Aim
Quote the whole listing word for word, please.
───
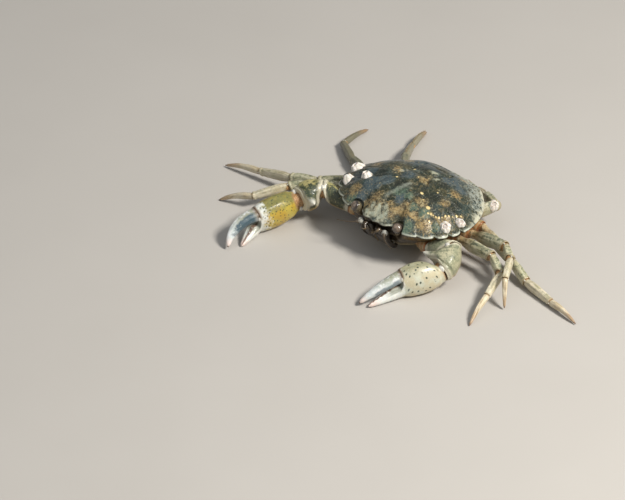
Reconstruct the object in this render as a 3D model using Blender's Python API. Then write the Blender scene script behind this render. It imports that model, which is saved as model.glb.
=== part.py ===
"""A European shore crab, Carcinus maenas, crouching on the shore with both claws lowered.

Each plate or segment of its shell is one closed solid. Lengths are written in millimetres and built
in metres. The crab faces -Y, its left is +X and up is +Z. Until the last step the origin lies on the
ground, under the middle of the line through the tips of the two fifth teeth.
"""

import math

import bmesh
import bpy
from mathutils import Vector

MM = 0.001
GAP = 0.3  # between pieces that meet
GROUND = 0.0
SHARP_ANGLE = math.radians(50)  # edges sharper than this are shaded as edges
UP = Vector((0, 0, 1))

# Carapace: WIDTH is measured across the tips of the fifth teeth, and the other sizes follow it.
WIDTH = 60.0
LENGTH = 0.79 * WIDTH
FRONT = -0.31 * WIDTH  # y of the front edge
BACK = FRONT + LENGTH
MIDDLE = 0.05 * WIDTH  # y of the point that the rings of the shell close in on
EDGE_HEIGHT = 17.0
EDGE_DROP = 2.2  # how much lower the edge lies at the back
DOME = 9.5
DOME_POWER = 2.6
SHELL_EDGE = 1.3
TOOTH_THICKNESS = 0.8
FRONT_LOBES = ((0, 0), (0.035, 0.013), (0.067, 0.007), (0.092, 0.014), (0.108, 0.028))  # in widths
SHOULDER = (0.495, 0.36)  # behind the fifth tooth
FLANK = (0.458, 0.595)  # bends the edge between the shoulder and the corner
CORNER = (0.22, 0.765)
LOWER_RINGS = (0.5, 0.9, 1.0)
UPPER_RINGS = (1.0, 0.94, 0.84, 0.7, 0.53, 0.35, 0.16)
TOOTH_BACK = (0.02, 0.075, 0.145, 0.225, 0.31)  # tips behind the front edge, in widths
TOOTH_ARC_POWER = 2.3
TOOTH_ARC_CENTRE = 0.36
TOOTH_NOTCH = 0.026
ORBIT_NOTCH = 0.035

# Underside: (level as a part of the height up to the carapace, then how much of the outline's reach
# is kept there: to the sides, to the front and to the back).
BELLY = 4.8
UNDERSIDE = (
    (1.0, 0.9, 0.93, 0.93),
    (0.72, 0.82, 0.92, 0.88),
    (0.44, 0.6, 0.88, 0.8),
    (0.17, 0.5, 0.76, 0.66),
    (0.0, 0.38, 0.55, 0.45),
)

# Plates on the underside
PLATE_GAP = 0.4
ABDOMEN_WIDTHS = (11.5, 11.7, 11.5, 11, 9.5, 8, 6.4, 5, 3)
ABDOMEN_THICKNESS = 1.1
MAXILLIPED_WIDTHS = (5, 6, 6.1, 5.6, 4)
MAXILLIPED_THICKNESS = 0.8
MAXILLIPED_OUT = 3.25

# Eyes, set in notches of the carapace, and antennae beside them
EYE_RADIUS = 2.2
EYE = (0.178 * WIDTH, FRONT + 0.042 * WIDTH, EDGE_HEIGHT + 0.3)
EYE_CLEARANCE = 0.8  # to the notch in the carapace
EYE_SOCKET = EYE_RADIUS + 1.6  # radius of the hollow in the body
STALK_WIDTHS = (2.0, 1.6)
ANTENNA_FOOT = (0.098 * WIDTH, FRONT + 0.7, EDGE_HEIGHT - 3.2)
ANTENNA_ELBOW = (2.2, -4.2, -0.2)  # from the foot
ANTENNA_TIP = (8.5, -5.2, -0.8)
ANTENNA_WIDTHS = (1.9, 0.9, 0.55)  # at the foot, where the whip starts and at its tip
WHIP_START = 0.25

# Legs: ring profiles as (part of the length, height, width), and the pose of each leg.
LEG_SIDES = 10
CLAW_SIDES = 14
SECTION_POWER = 2.3
MITRE_LIMIT = 1.15  # how far the corner of a bent joint may stand out, in radii
MERUS = ((0, 3.2, 2.8), (0.16, 3.4, 2.9), (0.3, 4.9, 3.3), (0.6, 5.4, 3.4), (0.88, 4.8, 3.3), (1, 4.4, 3.4))
CARPUS = ((0, 3.3, 2.7), (0.3, 4.2, 3.2), (0.75, 4.5, 3.4), (1, 4.1, 3.3))
PROPODUS = ((0, 3.1, 2.6), (0.2, 3.8, 2.9), (0.7, 3.6, 2.7), (1, 3.1, 2.6))
DACTYLUS = ((0, 2.5, 2.2), (0.15, 2.8, 2.2), (0.45, 2.3, 1.8), (0.8, 1.4, 1.2), (1, 0.8, 0.7))
PADDLE_PROPODUS = ((0, 3.1, 2.4), (0.25, 4.6, 2.5), (0.7, 4.5, 2.3), (1, 3.3, 2.1))
PADDLE_DACTYLUS = ((0, 2.6, 1.8), (0.2, 3.6, 1.9), (0.5, 3.4, 1.6), (0.82, 1.9, 1.1), (1, 0.8, 0.7))
SEGMENTS = ("merus", "carpus", "propodus", "dactylus")
DACTYLUS_BOW = 0.9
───
Answer to this problem
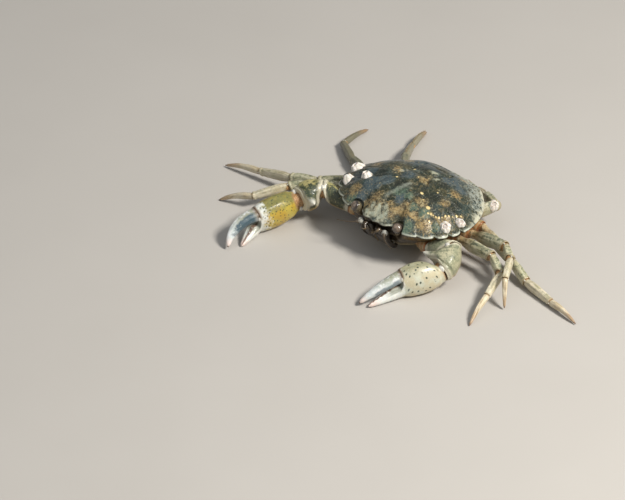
Reconstruct the object in this render as a 3D model using Blender's Python API. Then write the Blender scene script behind this render. It imports that model, which is saved as model.glb.
=== part.py ===
"""A European shore crab, Carcinus maenas, crouching on the shore with both claws lowered.

Each plate or segment of its shell is one closed solid. Lengths are written in millimetres and built
in metres. The crab faces -Y, its left is +X and up is +Z. Until the last step the origin lies on the
ground, under the middle of the line through the tips of the two fifth teeth.
"""

import math

import bmesh
import bpy
from mathutils import Vector

MM = 0.001
GAP = 0.3  # between pieces that meet
GROUND = 0.0
SHARP_ANGLE = math.radians(50)  # edges sharper than this are shaded as edges
UP = Vector((0, 0, 1))

# Carapace: WIDTH is measured across the tips of the fifth teeth, and the other sizes follow it.
WIDTH = 60.0
LENGTH = 0.79 * WIDTH
FRONT = -0.31 * WIDTH  # y of the front edge
BACK = FRONT + LENGTH
MIDDLE = 0.05 * WIDTH  # y of the point that the rings of the shell close in on
EDGE_HEIGHT = 17.0
EDGE_DROP = 2.2  # how much lower the edge lies at the back
DOME = 9.5
DOME_POWER = 2.6
SHELL_EDGE = 1.3
TOOTH_THICKNESS = 0.8
FRONT_LOBES = ((0, 0), (0.035, 0.013), (0.067, 0.007), (0.092, 0.014), (0.108, 0.028))  # in widths
SHOULDER = (0.495, 0.36)  # behind the fifth tooth
FLANK = (0.458, 0.595)  # bends the edge between the shoulder and the corner
CORNER = (0.22, 0.765)
LOWER_RINGS = (0.5, 0.9, 1.0)
UPPER_RINGS = (1.0, 0.94, 0.84, 0.7, 0.53, 0.35, 0.16)
TOOTH_BACK = (0.02, 0.075, 0.145, 0.225, 0.31)  # tips behind the front edge, in widths
TOOTH_ARC_POWER = 2.3
TOOTH_ARC_CENTRE = 0.36
TOOTH_NOTCH = 0.026
ORBIT_NOTCH = 0.035

# Underside: (level as a part of the height up to the carapace, then how much of the outline's reach
# is kept there: to the sides, to the front and to the back).
BELLY = 4.8
UNDERSIDE = (
    (1.0, 0.9, 0.93, 0.93),
    (0.72, 0.82, 0.92, 0.88),
    (0.44, 0.6, 0.88, 0.8),
    (0.17, 0.5, 0.76, 0.66),
    (0.0, 0.38, 0.55, 0.45),
)

# Plates on the underside
PLATE_GAP = 0.4
ABDOMEN_WIDTHS = (11.5, 11.7, 11.5, 11, 9.5, 8, 6.4, 5, 3)
ABDOMEN_THICKNESS = 1.1
MAXILLIPED_WIDTHS = (5, 6, 6.1, 5.6, 4)
MAXILLIPED_THICKNESS = 0.8
MAXILLIPED_OUT = 3.25

# Eyes, set in notches of the carapace, and antennae beside them
EYE_RADIUS = 2.2
EYE = (0.178 * WIDTH, FRONT + 0.042 * WIDTH, EDGE_HEIGHT + 0.3)
EYE_CLEARANCE = 0.8  # to the notch in the carapace
EYE_SOCKET = EYE_RADIUS + 1.6  # radius of the hollow in the body
STALK_WIDTHS = (2.0, 1.6)
ANTENNA_FOOT = (0.098 * WIDTH, FRONT + 0.7, EDGE_HEIGHT - 3.2)
ANTENNA_ELBOW = (2.2, -4.2, -0.2)  # from the foot
ANTENNA_TIP = (8.5, -5.2, -0.8)
ANTENNA_WIDTHS = (1.9, 0.9, 0.55)  # at the foot, where the whip starts and at its tip
WHIP_START = 0.25

# Legs: ring profiles as (part of the length, height, width), and the pose of each leg.
LEG_SIDES = 10
CLAW_SIDES = 14
SECTION_POWER = 2.3
MITRE_LIMIT = 1.15  # how far the corner of a bent joint may stand out, in radii
MERUS = ((0, 3.2, 2.8), (0.16, 3.4, 2.9), (0.3, 4.9, 3.3), (0.6, 5.4, 3.4), (0.88, 4.8, 3.3), (1, 4.4, 3.4))
CARPUS = ((0, 3.3, 2.7), (0.3, 4.2, 3.2), (0.75, 4.5, 3.4), (1, 4.1, 3.3))
PROPODUS = ((0, 3.1, 2.6), (0.2, 3.8, 2.9), (0.7, 3.6, 2.7), (1, 3.1, 2.6))
DACTYLUS = ((0, 2.5, 2.2), (0.15, 2.8, 2.2), (0.45, 2.3, 1.8), (0.8, 1.4, 1.2), (1, 0.8, 0.7))
PADDLE_PROPODUS = ((0, 3.1, 2.4), (0.25, 4.6, 2.5), (0.7, 4.5, 2.3), (1, 3.3, 2.1))
PADDLE_DACTYLUS = ((0, 2.6, 1.8), (0.2, 3.6, 1.9), (0.5, 3.4, 1.6), (0.82, 1.9, 1.1), (1, 0.8, 0.7))
SEGMENTS = ("merus", "carpus", "propodus", "dactylus")
DACTYLUS_BOW = 0.9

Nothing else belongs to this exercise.